BACKGROUND: Viral infection by dengue virus is a major public health problem in tropical countries. Early diagnosis and detection are increasingly based on quantitative reverse transcriptase real-time polymerase chain reaction (RT-qPCR) directed against genomic regions conserved between different isolates. Genetic variation can however result in mismatches of primers and probes with their targeted nucleic acid regions. Whole genome sequencing allows to characterize and track such changes, which in turn enables to evaluate, optimize, and (re-)design novel and existing RT-qPCR methods. The immense amount of available sequence data renders this however a labour-intensive and complex task.
RESULTS: We present a bioinformatics approach that enables in silico evaluation of primers and probes intended for routinely employed RT-qPCR methods. This approach is based on analysing large amounts of publically available whole genome data, by first employing BLASTN to mine the genomic regions targeted by the RT-qPCR method(s), and afterwards using BLASTN-SHORT to evaluate whether primers and probes will anneal based on a set of simple in silico criteria. Using dengue virus as a case study, we evaluated 18 published RT-qPCR methods using more than 3000 publically available genomes in the NCBI Virus Variation Resource, and provide a systematic overview of method performance based on in silico sensitivity and specificity.

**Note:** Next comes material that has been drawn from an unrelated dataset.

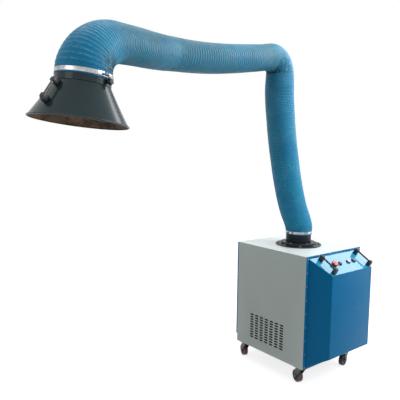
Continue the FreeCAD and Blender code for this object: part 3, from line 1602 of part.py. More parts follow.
def caster_plates():
    """Plate, swivel race and king pin of each caster, one solid each."""
    plates = []
    for tag, (side, end, yaw) in CORNERS.items():
        x, y = caster_x * side, caster_y * end
        high = s.floor_gap - s.plate_thick
        wide = s.plate_length
        plate = middle_box(
            f"plate_{tag}", wide, s.plate_width, s.plate_thick, x, y, high + half(s.plate_thick)
        )
        race_low = high - s.race_height
        race = cylinder(f"race_{tag}", s.race_radius, s.race_height, x, y, race_low)
        king = cylinder(f"king_{tag}", s.king_radius, s.king_length, x, y, race_low - s.king_length)
        plates.append(fuse(f"caster_plate_{tag}", [plate, race, king]))
    return keep("caster_plates", group("caster_plates", plates))


def caster_place(tag):
    side, end, yaw = CORNERS[tag]
    x, y = number(caster_x * side), number(caster_y * end)
    return Placement(Vector(x, y, 0), Rotation(UP, yaw.value))


def caster_fork(tag):
    """Folded fork with its axle: drawn trailing along +X."""
    body = new_body(f"fork_{tag}")
    top = s.floor_gap - s.plate_thick - s.race_height - s.slide_gap
    reach = s.race_radius - half(s.fork_thick)
    axle_z, eye = s.wheel_radius, s.fork_eye
    low = top - s.fork_thick
    points = [
        (-reach, top),
        (-reach, low - s.fork_thick),
        (s.trail - eye, axle_z),
        (s.trail - half(eye), axle_z - eye),
        (s.trail + half(eye), axle_z - eye),
        (s.trail + eye, axle_z),
        (reach + s.fork_thick, low - s.fork_thick),
        (reach + s.fork_thick, top),
    ]
    inner = half(s.wheel_width) + s.wheel_side
    wide = (inner + s.fork_thick) * 2
    pad(body, outline(new_sketch(body, "XZ_Plane"), points), wide, both=True)
    channel = new_sketch(body, "YZ_Plane")
    rectangle(channel, -inner, -s.overrun, inner, low)
    pocket(body, channel)
    pivot = ring(new_sketch(body, "XY_Plane"), 0, 0, s.king_radius + s.shaft_fit)
    pocket(body, pivot)
    bore = ring(new_sketch(body, "XZ_Plane"), s.trail, axle_z, s.axle_radius)
    body.Tip = pocket(body, bore)
    end = inner + s.fork_thick
    start = -end - s.axle_head_thick
    rod = cylinder(f"axle_rod_{tag}", s.axle_radius, end * 2, s.trail, -end, axle_z, ALONG_Y)
    heads = []
    for name, y in (("head", start), ("nut", end)):
        heads.append(
            prism(
                f"axle_{name}_{tag}", 6, s.axle_head, s.axle_head_thick, s.trail, y, axle_z, ALONG_Y
            )
        )
    axle = fuse(f"axle_{tag}", [rod] + heads)
    fork = group(f"caster_fork_{tag}", [body, axle])
    fork.Placement = caster_place(tag)
    return keep(f"caster_fork_{tag}", fork)


def caster_wheel(tag):
    """Wheel centre and tread, two turned solids that roll together."""
    reach, rim = half(s.wheel_width), s.wheel_radius - s.tyre_depth
    bore, hub = s.axle_radius + s.shaft_fit, s.hub_radius
    web = reach - s.rim_recess
    centre = [
        (bore, -reach),
        (hub, -reach),
        (hub, -web),
        (rim - s.tyre_round, -web),
        (rim - s.tyre_round, -reach),
        (rim, -reach),
        (rim, reach),
        (rim - s.tyre_round, reach),
        (rim - s.tyre_round, web),
        (hub, web),
        (hub, reach),
        (bore, reach),
    ]
    tread = [
        (rim, -reach),
        (s.wheel_radius - s.tyre_round, -reach),
        (s.wheel_radius, s.tyre_round - reach),
        (s.wheel_radius, reach - s.tyre_round),
        (s.wheel_radius - s.tyre_round, reach),
        (rim, reach),
    ]
    spot = Vector(s.trail.value, 0, s.wheel_radius.value)
    place = caster_place(tag).multiply(Placement(spot, ALONG_Y))
    solids = [turned(f"wheel_centre_{tag}", centre), turned(f"wheel_tread_{tag}", tread)]
    wheel = group(f"caster_wheel_{tag}", solids)
    wheel.Placement = place
    return keep(f"caster_wheel_{tag}", wheel)


def build():
    base_pan()
    side_panel("left_side_panel", -1, True)
    side_panel("right_side_panel", 1, False)
    top_panel()
    rear_cover()
    front_cover()
    bulkhead()
    cover_screws()
    control_panel()
    bezels()
    push_button("test_button", s.test_x)
    push_button("lamp_button", s.lamp_x)
    push_button("start_button", s.start_x)
    estop_button()
    contact_blocks()
    panel_handles()
    electrical_box()
    filter_shelf()
    filter_cartridge()
    fan_housing()
    fan_wheel()
    motor_shaft()
    fan_motor()
    base_flange()
    bearing_cap()
    flange_bolts()
    swivel_collar()
    shoulder_bracket()
    lower_arm()
    keep("elbow_pin", headed_pin("elbow_pin", link_frame(elbow, fore_way, arm_side)))
    forearm()
    keep("swing_pin", headed_pin("swing_pin", link_frame(swing_pin, fore_way, swing_up)))
    hood_arm()
    hoses()
    base_hose = s.collar_radius + s.hose_fit + s.hose_wall
    clamp("base_clamp", base_hose, Placement(UP * number(clamp_z), Rotation()), arm_yaw)
    neck_hose = s.neck_radius + s.hose_fit + s.hose_wall
    clamp("hood_clamp", neck_hose, hood_frame, 0)
    hood_neck()
    tilt_bracket()
    damper_flap()
    damper_knob()
    hood_cone()
    hood_handle()
    caster_plates()
    for tag in CORNERS:
        caster_fork(tag)
        caster_wheel(tag)


def check():
    """Stop if anything failed to build."""
    doc.recompute()
    for thing in doc.Objects:
        for fault in ("Invalid", "Error"):
            if fault in thing.State:
                raise RuntimeError(f"{thing.Name} is {fault}")
    for part in PARTS:
        if part.Shape.isNull() or not part.Shape.isValid() or not part.Shape.Solids:
            raise RuntimeError(f"{part.Label} has no valid solid")


build()
check()
os.makedirs("parts", exist_ok=True)
for part in PARTS:
    part.Shape.exportStep(f"parts/{part.Label}.step")
    solids = len(part.Shape.Solids)
    print(f"{part.Label:26s} {solids:3d} solids {part.Shape.Volume / 1000:10.1f} cm3")
for name, spot in (
    ("shoulder", shoulder),
    ("elbow", elbow),
    ("swing", swing_pin),
    ("tilt", tilt_pin),
    ("hood", hood_origin),
):
    print(f"{name:10s} {spot.x:9.2f} {spot.y:9.2f} {spot.z:9.2f}")
for name, way in (
    ("arm_side", arm_side),
    ("swing_up", swing_up),
    ("hood_side", hood_side),
    ("hood_axis", hood_axis),
):
    print(f"{name:10s} {way.x:9.5f} {way.y:9.5f} {way.z:9.5f}")
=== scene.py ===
import json
import math
import random
from collections import namedtuple

import bmesh
import bpy
from mathutils import Matrix, Vector, noise


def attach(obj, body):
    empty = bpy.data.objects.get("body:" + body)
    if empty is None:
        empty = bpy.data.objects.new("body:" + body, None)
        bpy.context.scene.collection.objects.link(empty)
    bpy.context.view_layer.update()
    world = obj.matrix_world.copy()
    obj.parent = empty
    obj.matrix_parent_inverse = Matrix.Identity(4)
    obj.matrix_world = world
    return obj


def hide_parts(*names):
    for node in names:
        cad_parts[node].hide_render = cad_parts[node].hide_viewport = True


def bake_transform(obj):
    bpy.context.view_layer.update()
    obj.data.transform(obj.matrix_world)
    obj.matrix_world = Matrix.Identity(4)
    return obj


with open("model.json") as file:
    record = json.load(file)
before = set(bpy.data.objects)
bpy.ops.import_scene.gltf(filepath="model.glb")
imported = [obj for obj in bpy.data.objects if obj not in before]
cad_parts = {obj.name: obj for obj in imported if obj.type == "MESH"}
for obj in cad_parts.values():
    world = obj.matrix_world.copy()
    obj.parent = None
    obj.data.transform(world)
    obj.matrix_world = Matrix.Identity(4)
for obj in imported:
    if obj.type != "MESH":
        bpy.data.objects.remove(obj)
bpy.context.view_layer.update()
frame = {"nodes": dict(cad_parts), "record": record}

UP = Vector((0, 0, 1))
JOINT = {j["name"]: j for j in frame["record"]["behaviour"]["joints"]}


def joint_at(name):
    return Vector(JOINT[name]["pos_m"])


def joint_axis(name):
    return Vector(JOINT[name]["axis"]).normalized()


# Materials. Colours are given as the photograph shows them and turned into linear light here.


def linear(red, green, blue):
    """A colour as seen on screen, 0 to 255, as linear light."""
    out = []
    for channel in (red, green, blue):
        c = channel / 255
        out.append(c / 12.92 if c <= 0.04045 else ((c + 0.055) / 1.055) ** 2.4)
    return out + [1]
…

CONCLUSIONS: We provide a comprehensive overview of dengue virus RT-qPCR method performance that will aid appropriate method selection allowing to take specific measures that aim to contain and prevent viral spread in afflicted regions. Notably, we find that primer-template mismatches at their 3' end may represent a general issue for dengue virus RT-qPCR detection methods that merits more attention in their development process. Our approach is also available as a public tool, and demonstrates how utilizing genomic data can provide meaningful insights in an applied public health setting such as the detection of viral species in human diagnostics.